The museum's ceramics collection includes some 3,500 pieces, of which half are displayed at any one time at the Ceramics Research Center. Works include pieces by Peter Vandenberge, Marilyn Levine, Richard Shaw, Lanier Meaders, Clayton Bailey, Tanya Batura, Tip Toland, Henry Varnum Poor, Viola Frey, Robert Arneson, Jack Earl, Michael Lucero, Stephen De Staebler, Darrin Hallowell, Robert David Brady, Nora Naranjo-Morse, Beth Cavener Stichter, Peter Voulkos, Robert Turner, Kenneth Ferguson, Don Reitz, David Shaner, Maria Poveka Martinez and Santana, Fannie Nampeyo, Rick Dillingham, Wayne Higby, Eddie Dominguez, Warren MacKenzie, Karen Karnes, Ted Randall, Val Cushing, William Daley, John Mason, Jun Kaneko, Toshiko Takaezu, Richard DeVore, Edwin Scheier, John Gill, Les Lawrence, Chris Staley, Anne Hirondelle, Peter Shire, Michael Corney, Richard T. Notkin, Adrian Saxe, Ralph Bacerra, Michael Gross, Akio Takamori, David Regan, Jason Walker, Jerry Rothman, Beatrice Wood, Betty Woodman, Bernard Leach, Michael Cardew, Lucie Rie, Hans Coper, Kanjiro Kawai, and Shoji Hamada.

==Readying the Museum==
The ASU Art Museum was the administrative home, and grant administrator of the Readying the Museum initiative. Other partners included the Museum of Contemporary Art Santa Barbara and the Oakland Museum of California.

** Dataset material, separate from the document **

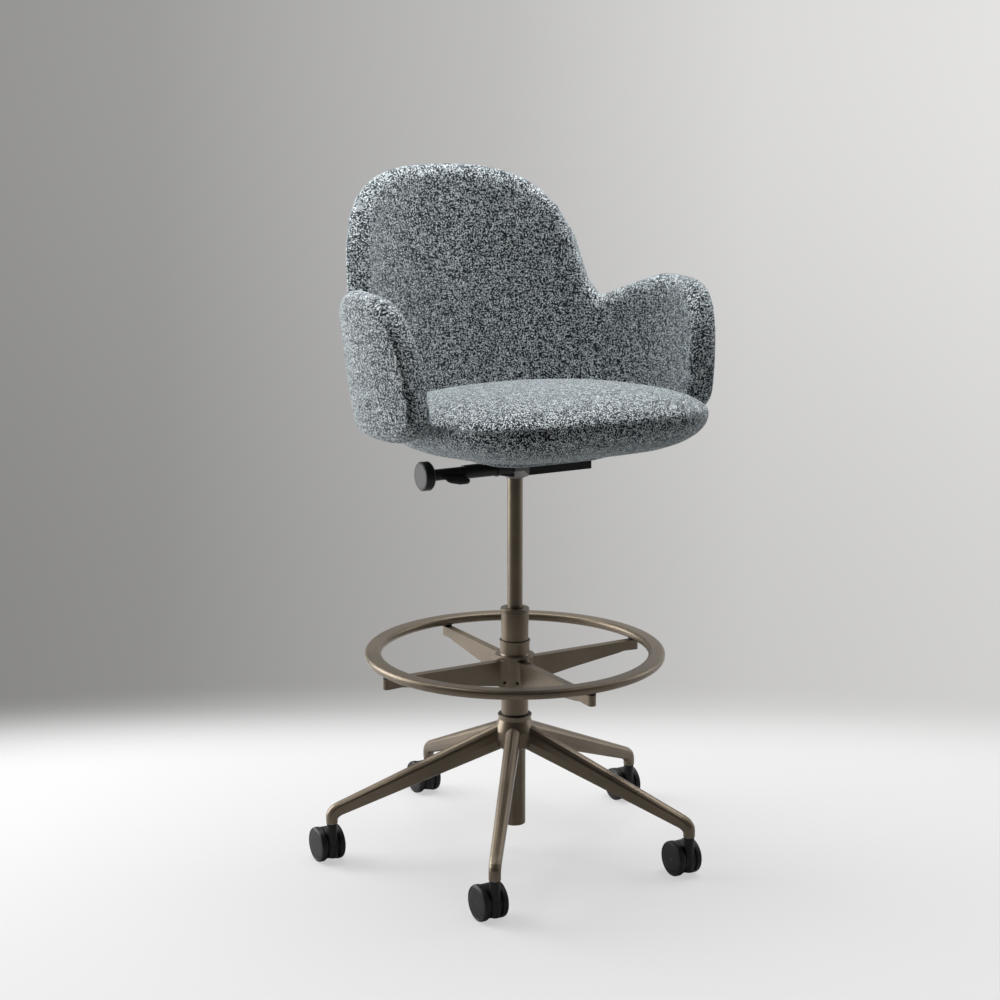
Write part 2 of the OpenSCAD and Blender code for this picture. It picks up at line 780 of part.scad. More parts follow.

Funded by the Ford Foundation and the Mellon Foundation, the initiative developed an open-access methodology intended to help museums address issues related to governance, accountability, equity, labor practices, and community engagement. The project originated in 2020 amid calls for institutional reform across the museum sector following the murder of George Floyd, and the subsequent protests for racial justice. It culminated in November 2025.